*TASK INPUTS*.
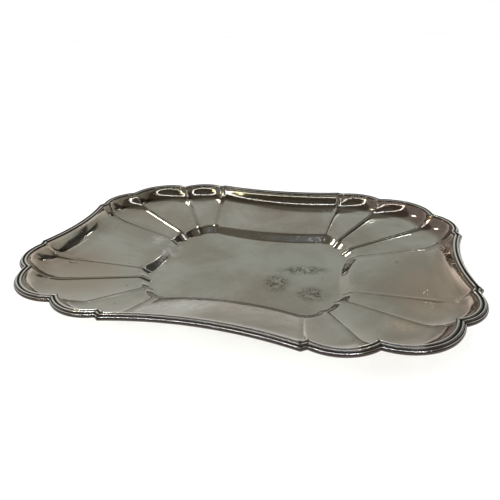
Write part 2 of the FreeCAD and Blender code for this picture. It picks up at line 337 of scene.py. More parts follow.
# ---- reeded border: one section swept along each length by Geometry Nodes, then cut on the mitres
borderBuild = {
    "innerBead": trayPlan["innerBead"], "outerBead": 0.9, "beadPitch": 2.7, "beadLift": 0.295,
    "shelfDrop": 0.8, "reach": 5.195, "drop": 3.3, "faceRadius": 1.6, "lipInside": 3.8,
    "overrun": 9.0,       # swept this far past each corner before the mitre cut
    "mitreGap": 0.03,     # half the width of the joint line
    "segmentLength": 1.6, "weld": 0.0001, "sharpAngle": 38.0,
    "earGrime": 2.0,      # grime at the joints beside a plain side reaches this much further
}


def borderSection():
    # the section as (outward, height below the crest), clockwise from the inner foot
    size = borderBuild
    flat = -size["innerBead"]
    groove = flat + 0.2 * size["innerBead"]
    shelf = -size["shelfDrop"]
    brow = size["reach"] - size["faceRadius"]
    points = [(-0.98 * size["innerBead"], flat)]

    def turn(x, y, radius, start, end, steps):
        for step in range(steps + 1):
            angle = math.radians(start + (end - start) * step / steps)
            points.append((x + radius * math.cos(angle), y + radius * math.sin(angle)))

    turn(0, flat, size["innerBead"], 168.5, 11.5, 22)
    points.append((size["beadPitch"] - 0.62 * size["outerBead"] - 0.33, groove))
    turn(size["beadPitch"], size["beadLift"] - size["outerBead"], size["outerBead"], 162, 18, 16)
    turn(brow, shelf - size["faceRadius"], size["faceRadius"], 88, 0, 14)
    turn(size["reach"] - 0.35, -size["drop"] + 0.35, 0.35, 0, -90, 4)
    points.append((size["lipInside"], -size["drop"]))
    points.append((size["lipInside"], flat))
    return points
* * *
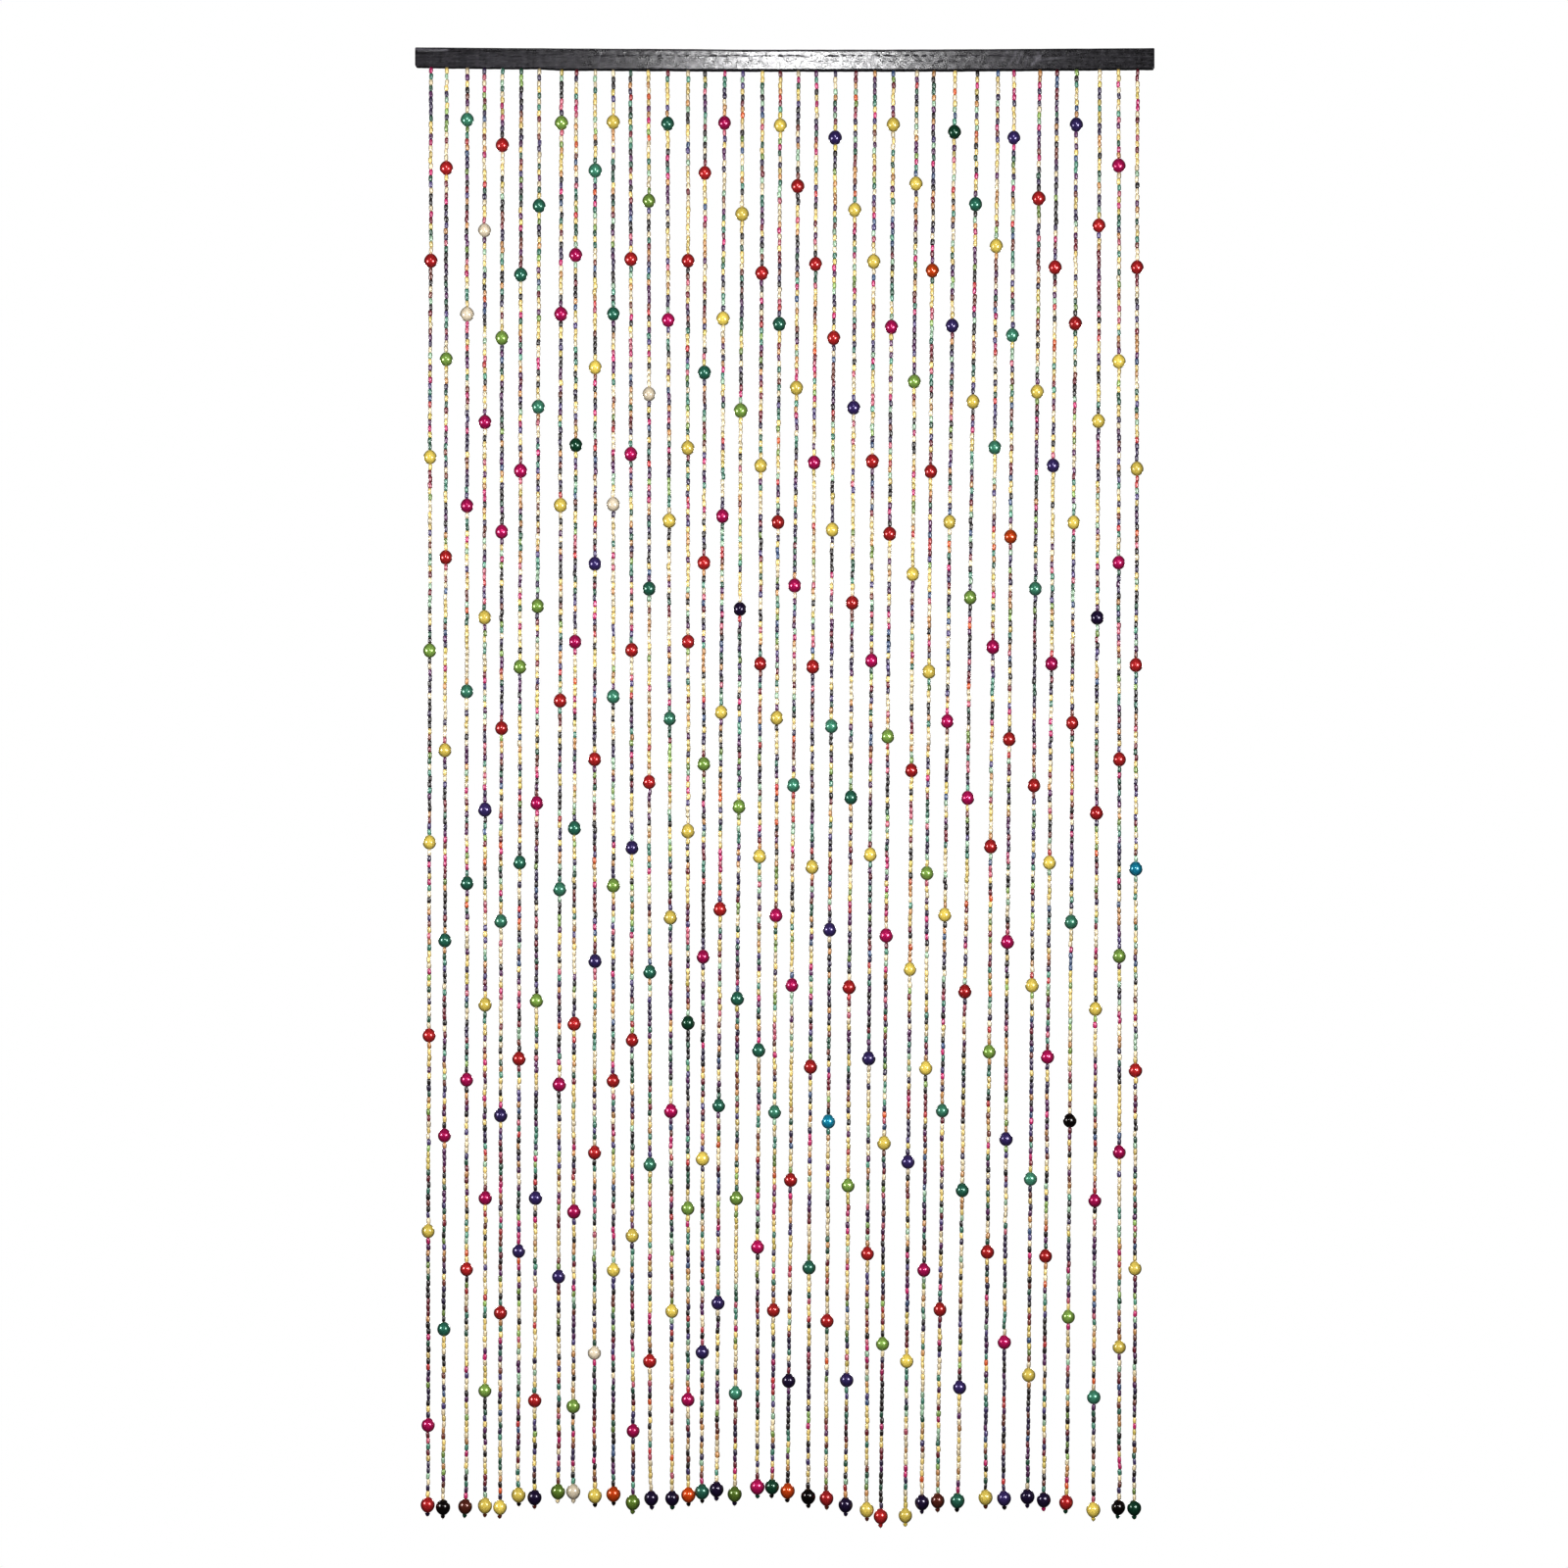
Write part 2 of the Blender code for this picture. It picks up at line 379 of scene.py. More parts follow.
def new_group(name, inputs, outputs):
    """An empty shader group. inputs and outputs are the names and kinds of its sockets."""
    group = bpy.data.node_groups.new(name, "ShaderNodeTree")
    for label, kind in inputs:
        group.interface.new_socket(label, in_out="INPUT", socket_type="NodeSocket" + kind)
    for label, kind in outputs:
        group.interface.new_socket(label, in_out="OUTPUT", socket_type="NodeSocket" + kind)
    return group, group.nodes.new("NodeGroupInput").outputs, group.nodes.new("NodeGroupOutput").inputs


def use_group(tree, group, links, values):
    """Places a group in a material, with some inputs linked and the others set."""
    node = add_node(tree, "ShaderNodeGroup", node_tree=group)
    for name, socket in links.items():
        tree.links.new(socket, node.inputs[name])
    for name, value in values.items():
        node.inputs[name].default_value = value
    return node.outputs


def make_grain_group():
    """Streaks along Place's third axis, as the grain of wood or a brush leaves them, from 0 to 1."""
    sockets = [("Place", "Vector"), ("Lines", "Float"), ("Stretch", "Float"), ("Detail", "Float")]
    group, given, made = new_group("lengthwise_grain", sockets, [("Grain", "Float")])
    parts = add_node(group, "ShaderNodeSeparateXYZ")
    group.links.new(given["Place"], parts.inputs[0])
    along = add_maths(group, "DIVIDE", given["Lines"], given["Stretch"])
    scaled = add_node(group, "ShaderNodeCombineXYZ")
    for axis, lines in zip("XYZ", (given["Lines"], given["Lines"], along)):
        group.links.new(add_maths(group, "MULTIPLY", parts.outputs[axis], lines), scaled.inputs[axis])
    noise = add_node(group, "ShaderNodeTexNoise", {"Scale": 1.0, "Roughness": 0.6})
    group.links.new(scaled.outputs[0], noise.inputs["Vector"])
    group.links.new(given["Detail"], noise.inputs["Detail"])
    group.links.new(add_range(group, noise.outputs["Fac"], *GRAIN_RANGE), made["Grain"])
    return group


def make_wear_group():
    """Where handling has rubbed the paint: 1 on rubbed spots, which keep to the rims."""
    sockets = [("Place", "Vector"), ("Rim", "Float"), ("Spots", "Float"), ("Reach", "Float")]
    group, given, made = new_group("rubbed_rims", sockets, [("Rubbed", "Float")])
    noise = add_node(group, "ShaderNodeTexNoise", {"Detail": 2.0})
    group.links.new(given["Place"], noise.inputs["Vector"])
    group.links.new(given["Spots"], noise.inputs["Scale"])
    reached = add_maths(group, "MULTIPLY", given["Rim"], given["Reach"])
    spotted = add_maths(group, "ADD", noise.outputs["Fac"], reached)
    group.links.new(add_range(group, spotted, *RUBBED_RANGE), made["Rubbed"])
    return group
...
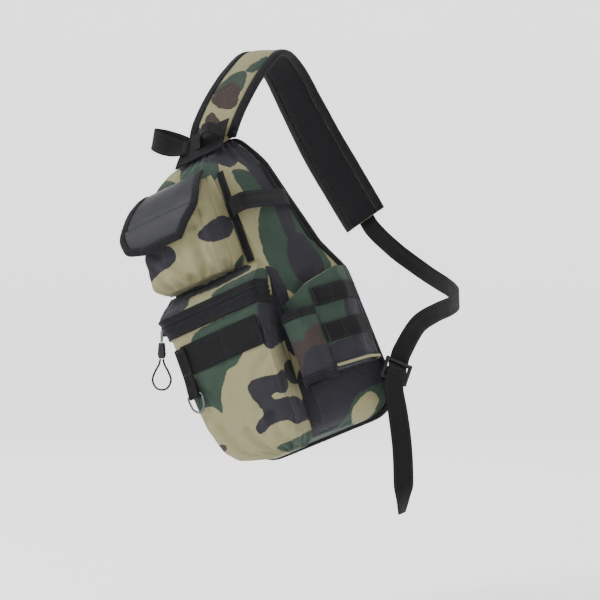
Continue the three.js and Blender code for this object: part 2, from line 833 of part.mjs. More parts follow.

*WRITTEN PROBLEM*. Nothing outside the span should appear: copy exactly from the line with "Write part 2 of the FreeCAD" through the line with "return points".

*ANSWER TO THIS PROBLEM*.
Write part 2 of the FreeCAD and Blender code for this picture. It picks up at line 337 of scene.py. More parts follow.
# ---- reeded border: one section swept along each length by Geometry Nodes, then cut on the mitres
borderBuild = {
    "innerBead": trayPlan["innerBead"], "outerBead": 0.9, "beadPitch": 2.7, "beadLift": 0.295,
    "shelfDrop": 0.8, "reach": 5.195, "drop": 3.3, "faceRadius": 1.6, "lipInside": 3.8,
    "overrun": 9.0,       # swept this far past each corner before the mitre cut
    "mitreGap": 0.03,     # half the width of the joint line
    "segmentLength": 1.6, "weld": 0.0001, "sharpAngle": 38.0,
    "earGrime": 2.0,      # grime at the joints beside a plain side reaches this much further
}


def borderSection():
    # the section as (outward, height below the crest), clockwise from the inner foot
    size = borderBuild
    flat = -size["innerBead"]
    groove = flat + 0.2 * size["innerBead"]
    shelf = -size["shelfDrop"]
    brow = size["reach"] - size["faceRadius"]
    points = [(-0.98 * size["innerBead"], flat)]

    def turn(x, y, radius, start, end, steps):
        for step in range(steps + 1):
            angle = math.radians(start + (end - start) * step / steps)
            points.append((x + radius * math.cos(angle), y + radius * math.sin(angle)))

    turn(0, flat, size["innerBead"], 168.5, 11.5, 22)
    points.append((size["beadPitch"] - 0.62 * size["outerBead"] - 0.33, groove))
    turn(size["beadPitch"], size["beadLift"] - size["outerBead"], size["outerBead"], 162, 18, 16)
    turn(brow, shelf - size["faceRadius"], size["faceRadius"], 88, 0, 14)
    turn(size["reach"] - 0.35, -size["drop"] + 0.35, 0.35, 0, -90, 4)
    points.append((size["lipInside"], -size["drop"]))
    points.append((size["lipInside"], flat))
    return points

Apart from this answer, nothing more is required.